EXERCISE DIRECTIONS:
Copy out each line that has "materials" in it.

Stored dataset items
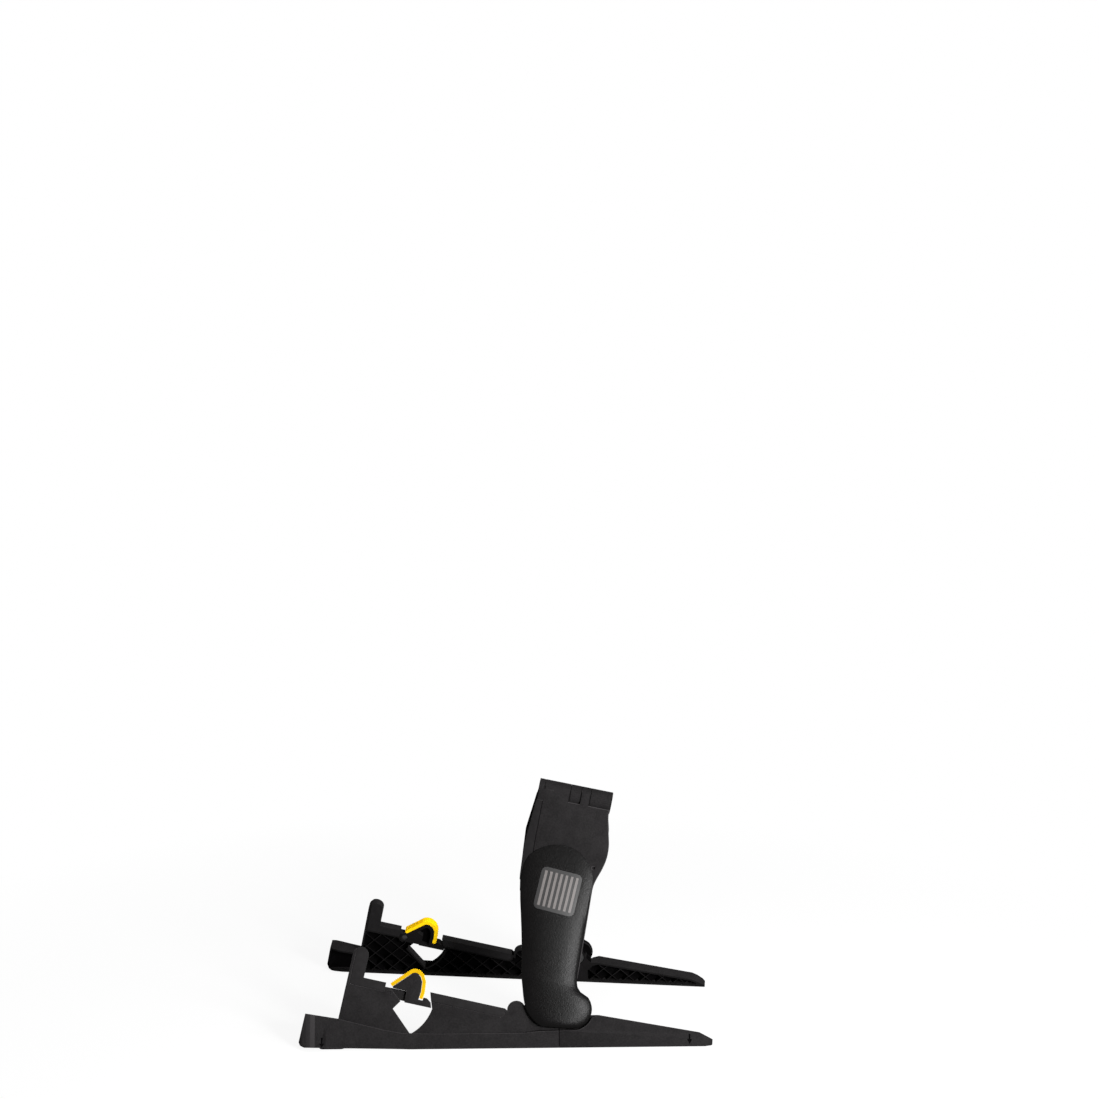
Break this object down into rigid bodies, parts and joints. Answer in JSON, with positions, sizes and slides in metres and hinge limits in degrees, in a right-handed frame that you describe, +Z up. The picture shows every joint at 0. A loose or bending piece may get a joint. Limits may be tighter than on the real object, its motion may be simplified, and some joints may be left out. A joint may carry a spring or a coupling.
{
  "type": "instrument stand",
  "caption": "Folding A-frame stand: two hinged posts, each with a padded cradle leg in front, a rear leg behind and a hinged flap that grips the instrument's lower edge.",
  "frame": {"origin": "on the floor, under the middle of the bounding box", "axes": "+X to the rear, along the legs; +Y to the stand's right as seen from the front end of the cradles looking rearward; +Z up"},
  "size_m": [0.4018, 0.2404, 0.2433],
  "materials": {
    "charcoal_plastic": "matte, fine moulded grain",
    "black_rubber": "smooth matte",
    "yellow_rubber": "matte, finely dimpled",
    "steel": "blackened steel, satin",
    "plaque": "satin"
  },
  "bodies": {
    "left_post": {"left_post_panel": "charcoal_plastic", "left_post_cover": "charcoal_plastic", "left_badge_plate": "plaque", "left_backrest_pad": "black_rubber", "left_cover_screw_1": "steel", "left_cover_screw_2": "steel", "left_cover_screw_3": "steel", "left_front_pivot_screw": "steel", "left_rear_pivot_screw": "steel", "hinge_pin": "steel", "hinge_front_cap": "charcoal_plastic", "hinge_rear_cap": "charcoal_plastic"},
    "left_front_leg": {"left_front_leg": "charcoal_plastic", "left_hook_liner": "black_rubber", "left_floor_strip": "black_rubber", "left_front_foot_pad": "black_rubber", "left_front_heel_pad": "black_rubber", "left_flap_pin": "steel"},
    "left_flap": {"left_flap": "charcoal_plastic", "left_flap_pad": "yellow_rubber"},
    "left_rear_leg": {"left_rear_leg": "charcoal_plastic", "left_rear_heel_pad": "black_rubber", "left_rear_foot_pad": "black_rubber"},
    "right_post": {"right_post_panel": "charcoal_plastic", "right_post_cover": "charcoal_plastic", "right_badge_plate": "plaque", "right_backrest_pad": "black_rubber", "right_cover_screw_1": "steel", "right_cover_screw_2": "steel", "right_cover_screw_3": "steel", "right_front_pivot_screw": "steel", "right_rear_pivot_screw": "steel"},
    "right_front_leg": {"right_front_leg": "charcoal_plastic", "right_hook_liner": "black_rubber", "right_floor_strip": "black_rubber", "right_front_foot_pad": "black_rubber", "right_front_heel_pad": "black_rubber", "right_flap_pin": "steel"},
    "right_flap": {"right_flap": "charcoal_plastic", "right_flap_pad": "yellow_rubber"},
    "right_rear_leg": {"right_rear_leg": "charcoal_plastic", "right_rear_heel_pad": "black_rubber", "right_rear_foot_pad": "black_rubber"}
  },
  "joints": [
    {"name": "spread", "type": "hinge", "parent": "left_post", "child": "right_post", "pos_m": [0.02937, 0, 0.23205], "axis": [-0.982, 0, 0.1888], "range_deg": [0, 42.3]},
    {"name": "left_front_leg_fold", "type": "hinge", "parent": "left_post", "child": "left_front_leg", "pos_m": [0.03614, -0.07529, 0.03308], "axis": [-0.0683, 0.9323, -0.3551], "range_deg": [0, 90]},
    {"name": "left_rear_leg_fold", "type": "hinge", "parent": "left_post", "child": "left_rear_leg", "pos_m": [0.06303, -0.07411, 0.03103], "axis": [0.0683, -0.9323, 0.3551], "range_deg": [0, 86]},
    {"name": "left_flap_turn", "type": "hinge", "parent": "left_front_leg", "child": "left_flap", "pos_m": [-0.11538, -0.08111, 0.04692], "axis": [-0.0683, 0.9323, -0.3551], "range_deg": [0, 42]},
    {"name": "right_front_leg_fold", "type": "hinge", "parent": "right_post", "child": "right_front_leg", "pos_m": [0.03614, 0.07529, 0.03308], "axis": [0.0683, 0.9323, 0.3551], "range_deg": [0, 90]},
    {"name": "right_rear_leg_fold", "type": "hinge", "parent": "right_post", "child": "right_rear_leg", "pos_m": [0.06303, 0.07411, 0.03103], "axis": [-0.0683, -0.9323, -0.3551], "range_deg": [0, 86]},
    {"name": "right_flap_turn", "type": "hinge", "parent": "right_front_leg", "child": "right_flap", "pos_m": [-0.11538, 0.08111, 0.04692], "axis": [0.0683, 0.9323, 0.3551], "range_deg": [0, 42]}
  ]
}
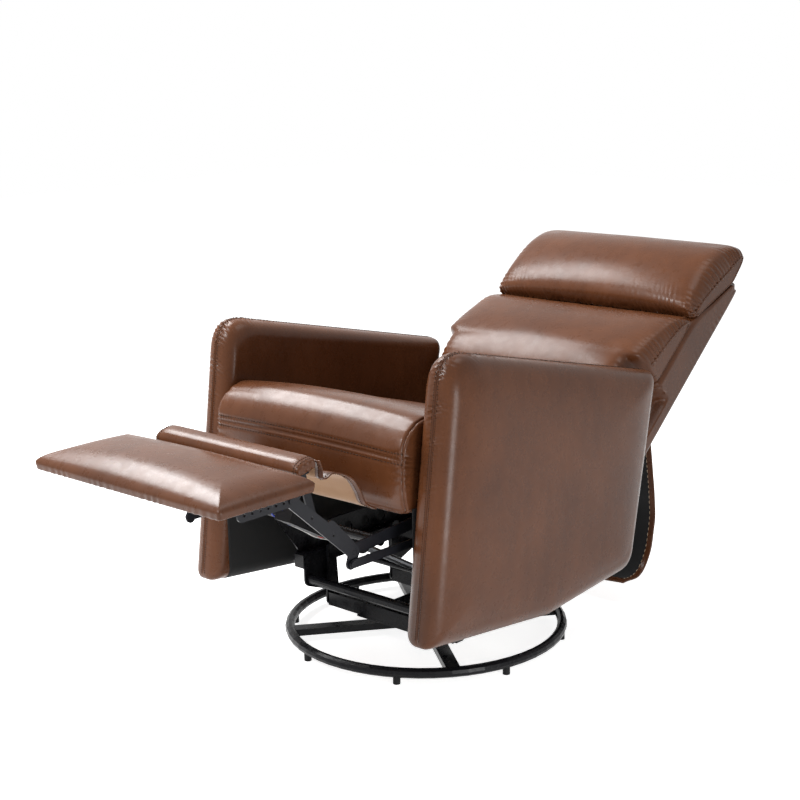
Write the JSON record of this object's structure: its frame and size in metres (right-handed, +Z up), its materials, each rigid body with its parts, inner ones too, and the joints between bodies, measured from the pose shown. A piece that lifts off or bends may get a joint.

FINAL RESULT:
  "materials": {
Write the JSON record of this object's structure: its frame and size in metres (right-handed, +Z up), its materials, each rigid body with its parts, inner ones too, and the joints between bodies, measured from the pose shown. A piece that lifts off or bends may get a joint.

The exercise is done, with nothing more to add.